Open helen opened 10 years ago

helen commented 10 years ago

The base bug that is prompting this development is that enormous dropdowns have performance issues, both in PHP (looping through all the items to build the output) and in the browser (attempting to render all those items). One or the other can crash, leaving the user stuck until they install a plugin or add some code that removes that dropdown entirely, not just hidden in screen options.

If we think of our no-JS philosophy as "don't leave the user stranded", we need to limit the dropdown anyway. A limited set is better than no set to choose from. This can be a fairly high limit, so we're not potentially limiting someone unless truly necessary. We should also be smart about which items are prioritized for inclusion - e.g. most recently edited pages, users with the most posts, or users most recently published.

I also feel that the use of a smart initial set (that is, populated in PHP) will create a better experience even when a JS helper library is in use - for new users, it will teach them what the UI is used to select and show some examples, and for experienced users it can be faster than always having to search.

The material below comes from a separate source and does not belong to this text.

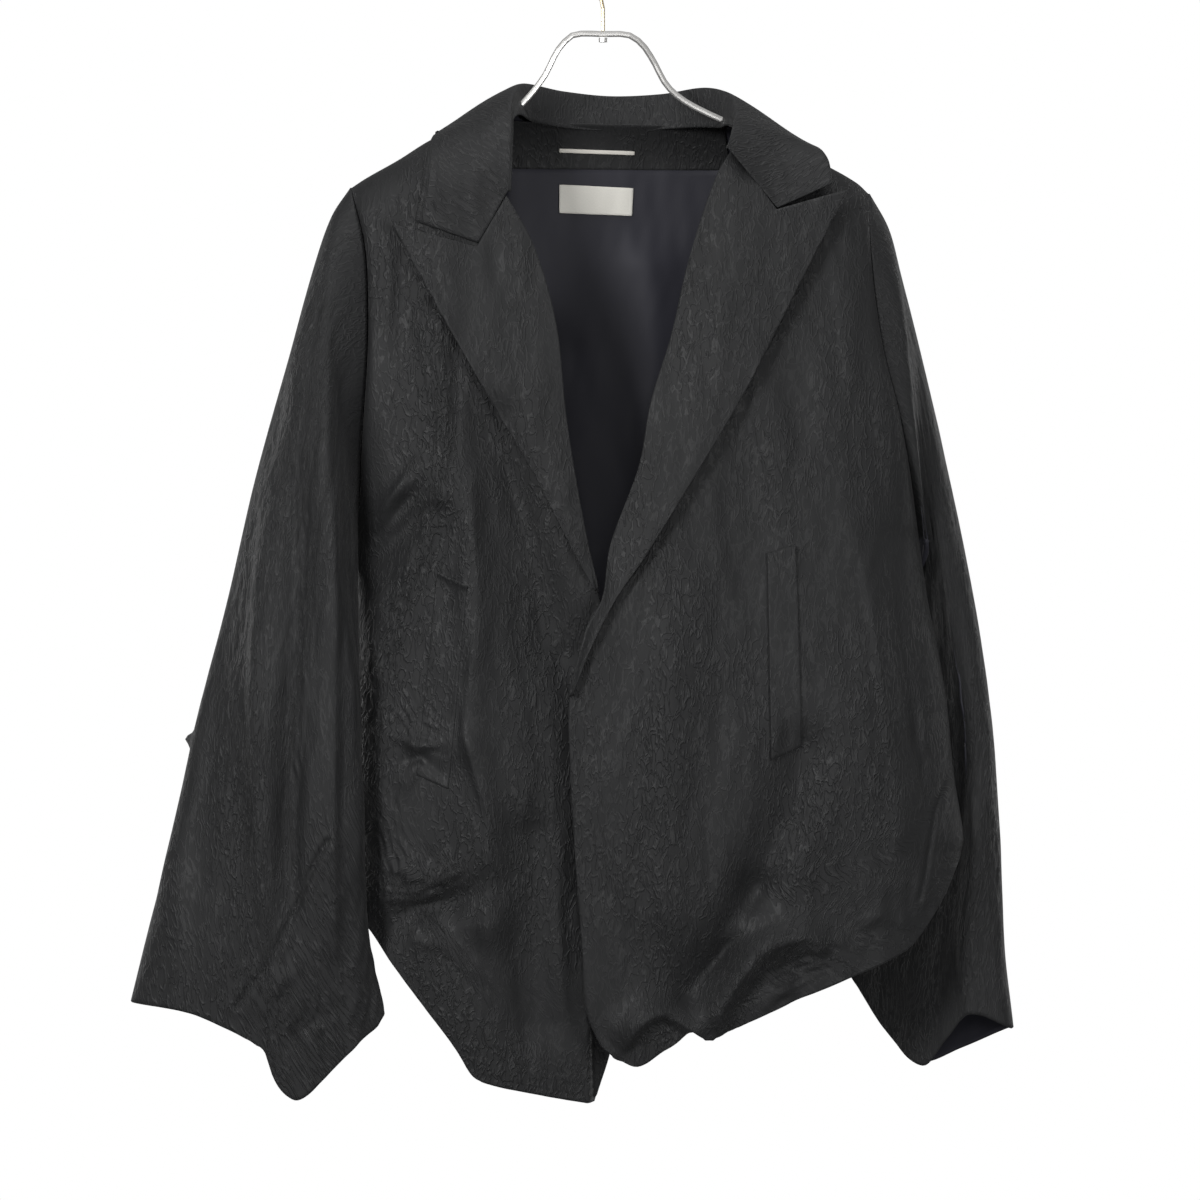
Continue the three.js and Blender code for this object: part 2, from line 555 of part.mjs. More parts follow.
// Point moved out until it is lift clear of the fronts, the shoulders and the back
function clearOfBody([x, y, z], lift) {
  const under = clamp((shoulderZ(x) + lift - z) / SHOULDER_ROUND, 0, 1);
  const round = Math.sqrt(1 - (1 - under) ** 2);
  const behind = y > axisY(x);
  const surface = behind ? backY(x, z - lift) : Math.max(leftFrontY(x, z - lift), rightFrontY(x, z - lift));
  const least = under > 0 ? Math.abs(surface - axisY(x)) + lift * round : 0;
  const away = Math.max(Math.abs(y - axisY(x)), least);
  return [x, axisY(x) + (behind ? away : -away), z];
}

// The collar: the stand rises from the neck seam to the fold, and the leaf falls outside to its edge
function collar() {
  const fold = path(COLLAR.map((row) => row.fold));
  const edge = path(COLLAR.map((row) => row.edge));
  const drops = COLLAR.map((row, index) => [index / (COLLAR.length - 1), row.drop]);
  const shareOf = path(COLLAR.map((row, index) => [...row.fold, index / (COLLAR.length - 1)]));
  const standShare = STAND_ROWS / COLLAR_STEPS[1];
  const gorge = (share) => {
    const left = 1 - share / GORGE_SHARE;
    const right = 1 - (1 - share) / GORGE_SHARE;
    if (left > 0) return { corner: LEFT_GORGE, weight: left, from: COLLAR[0] };
    if (right > 0) return { corner: RIGHT_GORGE, weight: right, from: COLLAR[COLLAR.length - 1] };
    return null;
  };
  const rows = grid(...COLLAR_STEPS, (u, v) => {
    const top = fold(u);
    const out = edge(u);
    const share = clamp(shareOf(u)[3], 0, 1);
    if (v < standShare) {
      const up = v / standShare;
      const away = Math.hypot(out[0] - top[0], out[1] - top[1]);
      const lean = (STAND_LEAN * (1 - up)) / away;
      return [
        top[0] + (top[0] - out[0]) * lean,
        top[1] + (top[1] - out[1]) * lean,
        top[2] - lookup(drops, share) * (1 - up),
      ];
    }
    const down = (v - standShare) / (1 - standShare);
    const point = mix(top, out, down);
    const behind = smooth(0.1, 0.3, share) * smooth(0.9, 0.7, share);
    point[2] += LEAF_SPRING * Math.sin(Math.PI * down) * behind;
    const bent = gorge(share);
    if (bent) {
      const straight = mix(bent.from.fold, bent.from.edge, 0.5);
      const tent = bent.weight * (1 - Math.abs(2 * down - 1));
      straight.forEach((value, axis) => { point[axis] += tent * (bent.corner[axis] - value); });
    }
    return clearOfBody(point, COLLAR_LIFT * smooth(0, 0.1, down));
  });
  return wall('collar', rows, {
    thickness: FACING,
    material: jacquard,
    facing: ([x, y], j) => (
      j < STAND_ROWS ? [CENTRE - x, NECK_MIDDLE - y, 0] : [x - CENTRE, y - NECK_MIDDLE, LEAF_LOOKS_UP]),
  });
}

jacket.add(collar());

const insideBackY = (x, z) => backY(x, z) - CLOTH;

// Flat cuts laid on the inside of the back or on a front: corners from top left, clockwise, x and z.
// lift is how far the outer face stands off that surface.
const APPLIED = [
  { name: 'neck_facing', corners: [[-78, -147], [95, -150], [105, -176], [-78, -176]], on: insideBackY,
    lift: 4.2, thickness: LINING, material: jacquard, steps: [10, 3] },
  { name: 'back_lining', corners: [[-78, -176.3], [105, -176.3], [150, -740], [-130, -740]], on: insideBackY,
    lift: 4.2, thickness: LINING, material: lining, steps: [10, 14] },
  { name: 'neck_label', corners: [[-36, -189], [25, -191.5], [24, -214], [-36, -212]], on: insideBackY,
    lift: 5.6, thickness: 0.8, material: cream, steps: [4, 2] },
  { name: 'hang_loop', corners: [[-36, -160], [26, -161.5], [26, -164], [-36, -162.5]], on: insideBackY,
    lift: 6, thickness: 1.2, material: cream, steps: [6, 1] },
  { name: 'welt_right', corners: [[133.5, -496], [156.5, -489], [161, -652], [137, -662.5]], on: rightFrontY,
    lift: 3.8, thickness: FACING, material: jacquard, steps: [3, 10] },
  { name: 'welt_left', corners: [[-133.5, -511], [-110, -522], [-125, -685], [-150, -674]], on: leftFrontY,
    lift: 3, thickness: FACING, material: jacquard, steps: [3, 10] },
];

function applied({ name, corners, on, lift, thickness, material, steps }) {
  const [topLeft, topRight, bottomRight, bottomLeft] = corners;
  const flat = patch(polyline([topLeft, topRight]), polyline([bottomLeft, bottomRight]),
    polyline([topLeft, bottomLeft]), polyline([topRight, bottomRight]));
  const rows = grid(steps[0], steps[1], (u, v) => {
    const [x, z] = flat(u, v);
    return [x, on(x, z) - lift, z];
  });
  return wall(name, rows, { thickness, material, facing: () => [0, -1, 0] });
}

APPLIED.forEach((cut) => jacket.add(applied(cut)));

// The hanger: an arch over the neck, and two arms under the shoulder seams
function hangerRoute() {
  const seat = (x) => shoulderZ(x) - CLOTH - HANGER_SEAT - HANGER_ROD;
  const armPoint = (x) => [x, axisY(x), seat(x)];
  const left = [-186, -170, -150, -130, -110, -94, -82].map(armPoint);
  const right = [112, 126, 144, 162, 180, 194, 202].map(armPoint);
  const arch = [
    [-71, -10, -130.5], [-63, -9, -123.5], [-48, -7, -104], [-38.5, -5, -85], [-32, -4, -76],
    [-23, -3, -69.5], [0, 0, -69], [21, 3, -69.5], [32, 4, -77], [41, 6, -90], [52, 7, -110], [66, 9, -122.5], [88, 12, -134],
  ];
  const route = path([...left, ...arch, ...right]);
  return Array.from({ length: 61 }, (_, step) => route(step / 60));
}

const hanger = new THREE.Group();
hanger.add(rod('hanger_frame', hangerRoute(), HANGER_ROD, 10, chrome));

// The hook: a stem up from the arch, and a round open at the lower right
function hookRoute() {
  const centre = -HOOK_RADIUS + HOOK_WIRE;
  const stem = [[0, 0, -66.2], [0, 0, -60], [0, 0, -54], [0, 0, -48], [-1.5, 0, centre - HOOK_RADIUS - 2.2]];
  const round = Array.from({ length: 23 }, (_, step) => {
    const turn = THREE.MathUtils.degToRad(255 - step * 12);
    return [HOOK_RADIUS * Math.cos(turn), 0, centre + HOOK_RADIUS * Math.sin(turn)];
  });
  return [...stem, ...round];
}

hanger.add(rod('hanger_hook', hookRoute(), HOOK_WIRE, 10, brass));
hanger.add(rod('hanger_nut', [[0, 0, -72.1], [0, 0, -75.5]], 3.6, 12, chrome));

const whole = new THREE.Group();
whole.add(jacket, hanger);
export default whole;
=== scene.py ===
import math

import bpy
import numpy as np
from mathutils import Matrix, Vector


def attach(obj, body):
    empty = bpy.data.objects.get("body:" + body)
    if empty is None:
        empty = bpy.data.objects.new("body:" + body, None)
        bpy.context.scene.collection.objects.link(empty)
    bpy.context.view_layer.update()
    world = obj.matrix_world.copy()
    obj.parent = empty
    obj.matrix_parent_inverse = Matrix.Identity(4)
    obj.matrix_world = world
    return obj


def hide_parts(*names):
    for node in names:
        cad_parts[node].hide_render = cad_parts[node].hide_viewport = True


# A jacquard jacket with wide kimono sleeves and peak lapels on a metal hanger, in a bright studio.
# Tables are in millimetres in the row frame: X to the viewer's right, Z up, the front faces -Y.
# Left and right are the viewer's.

MM = 0.001
# Thickness of the cloths, and gaps between the pieces
CLOTH = 2.0
FACING = 1.4
LINING = 1.0
SEAM_GAP = 0.3
ARMHOLE_GAP = 1.1
UNDERARM_TUCK = 0.8
# The jacket hangs turned a little, so y rises with x, and it rounds over towards the shoulder seam
YAW = 0.14
SHOULDER_ROUND = 60
# Height of the underarm, and how open the armholes stand above it
UNDERARM = -480
ARMHOLE_FULLNESS = 0.6
ARMHOLE_OPENS = 150
# How full the sides are on the left and right: 2 is an ellipse, more is blunter
FRONT_BLUNT = (2.6, 2.4)
BACK_BLUNT = (2.2, 1.5)
# Folds fade out over these widths at the side seams and the shoulders
SIDE_FADE = 25
SHOULDER_FADE = 50
# The left front steps back where the right one laps over it
LAP = 22
LAP_STARTS_Z = -440
LAP_FULL_Z = -620
LAP_STARTS_X = -110
LAP_FULL_X = -10
# The left front's lower corner turns back
TURN_LINE = -10.5
TURN_WIDTH = 2.5
TURN_DEPTH = 26
TURN_STARTS_Z = -850
TURN_FULL_Z = -875
# The small tab on the left sleeve's outer edge
PINCH = 6
PINCH_Z = -646
PINCH_HEIGHT = 4.5
PINCH_WIDTH = 6
# Share of a cuff's fall that the section above it takes, and where the sleeve's folds start
CUFF_EASE = 0.35
CROWN_FADE = 0.12
# The gusset's cloth is below this height
GUSSET_TOP = -640
# Left of this x the collar clears the left front alone
FRONTS_MEET = 16
LAPEL_GAP = 1.3
COLLAR_LIFT = 4
# The collar's stand: share of its depth, and how far it leans inward in the neck and beside it
STAND = 1 / 3
NECK_LEAN = 12
SIDE_LEAN = 2.2
# Shares of the collar's length
NECK_STARTS = (0.22, 0.32)
NECK_ENDS = (0.84, 0.76)
GORGE_SHARE = 0.14
LEAF_SWELL = 8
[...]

ericandrewlewis commented 10 years ago

I don't understand our no-js approach, and would like to revisit our philosophy towards it. Let's define it and place it in the core handbook in the appropriate place.

Javascript is a fundamental part of the internet browsing experience, especially so for a content management system's user interface. We will invariably be developing features in the future that rely heavily on Javascript.

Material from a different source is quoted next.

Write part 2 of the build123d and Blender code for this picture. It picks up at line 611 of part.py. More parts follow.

According to generic statistics, ~1% of users don't hit Javascript. WordPress' philosophy that we should provide "features that 80% or more of end users will use." If no-js is considered an end-user feature, we are supporting it for a small minority.

I personally do not see a reason to support no-js in the admin, and would love to hear everyone's opinion about this.

boonebgorges commented 10 years ago

I don't understand our no-js approach, and would like to revisit our philosophy towards it. Let's define it and place it in the core handbook in the appropriate place.

I agree strongly with this. We should be as explicit as possible.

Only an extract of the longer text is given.